You jump in the saddle,
Hold onto the bridle!
Jump in the line!
Oh no, really.. this is not worth a death. Do what MB says and then see what you've got. Trust me, if I haven't been killed yet no one is going to get killed anytime soon (can you say, flipped the boom on the drag over the tractor wheel once.. or twice....!!!!)
"Kindness is free" ~ Eurofoal
--- The CoTH CYA - please consult w/your veterinarian under any and all circumstances.
I wish that I could tell my husband (men) like I tell my kids - "I don't see any blood .... no one died. If all it takes to fix something is to go around the block, then we really are lucky in life."

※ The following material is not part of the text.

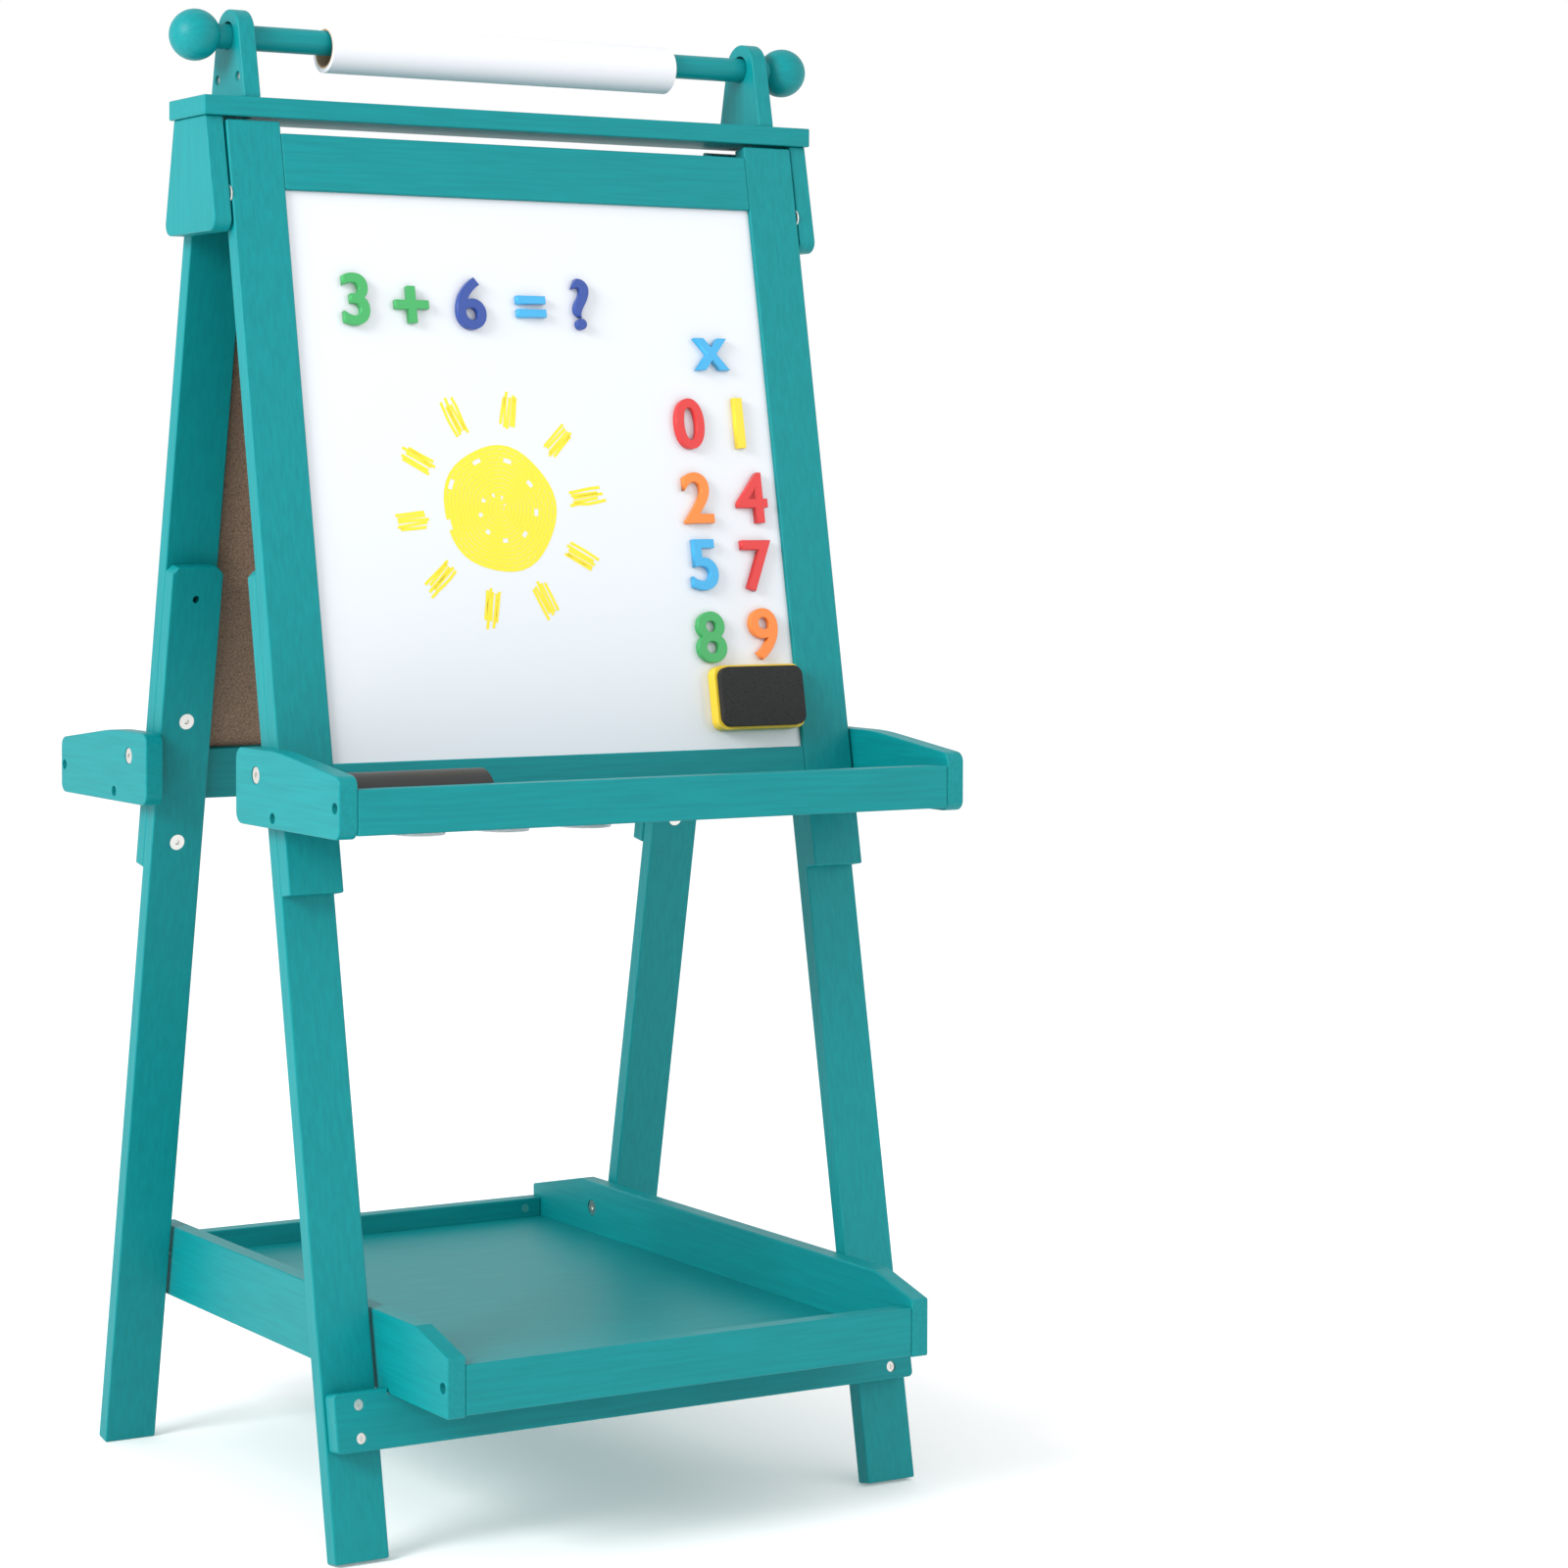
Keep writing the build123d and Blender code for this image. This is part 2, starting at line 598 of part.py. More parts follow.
def make_leg(facing, side, name, pivot):
    low, high = sorted((side * (HALF - LEG_WIDTH), side * HALF))
    top, cut = -LEG_TOP_DROP, LEG_CHAMFER
    outline = [(low, -LEG_END), (high, -LEG_END), (high, top - cut), (high - cut, top)]
    outline += [(low + cut, top), (low, top - cut)]
    inner_face = frame_plane(facing, -2 * FRAME_STOCK)
    back = Plane(origin=inner_face.origin, x_dir=inner_face.x_dir, z_dir=-inner_face.z_dir)
    with BuildPart() as leg:
        extrude_board(inner_face, outline, [CORNER] * len(outline), FRAME_STOCK)
        middle = side * LEG_MIDDLE
        for down in leg_bolt_drops():
            cut_bolt(back, (middle, down), FRAME_STOCK, FIT)
        spare = LEG_TOP_DROP + LEG_HOLE_DROP
        cylinder(back, (middle, spare), BOLT_RADIUS + FIT, FRAME_STOCK, Mode.SUBTRACT)
        if pivot:
            cut_shelf_pivot(facing, side)
        else:
            for place in cross_screw_places():
                if place[0] * side > 0:
                    depth = SCREW_LENGTH - BOARD
                    front = frame_plane(facing, -FRAME_STOCK)
                    cylinder(front, place, SCREW_RADIUS + FIT, depth, Mode.SUBTRACT)
    finish(leg, f"{name}_{world_side(facing, side)}_leg")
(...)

A kid taught me that, back in my mid twenties. I was hauling a horse and had the fan belt break on my truck, I didn't hear it happen I had the radio turned up. I was on a narrow country road with no shoulders and I was a couple of miles from a major highway (the old Rte 66) and a gas station. I didn't make it, I cooked the engine. They had to come tow the truck and the trailer in while I hand walked the horse. I had to call my husband. When the young man who towed me in overheard (saw my face) when I made that call, he grabbed the phone from me and said "mister you should see some of what I have to haul in here from some bad wrecks on this highway. You should be lucky that your wife is fine and that it is just a truck engine." I never heard a word more about it from my husband. I silently handed over my paychecks for several weeks and we replaced the engine. The young man, probably about 18-19 yrs old, he had a point. I've never forgotten what is/isn't important in life since then.
Breathe ... and defrost. It should be fine. Hope you put a shut off valve close by!
The truth is what you can get other people to believe.
I don't know what part of OK you're in, but there is no prediction of temps over freezing for the next week! A Benzomatic (gas) torch can be used to warm the metal part of the hydrant - better and quicker than a hair dryer. My guess is that the problem is only in the hydrant - not into the water line itself. Good luck!! Good thing is your hubby can't kill you - too darn cold to dig your grave!! Jackie in NE Freezing Oklahoma!!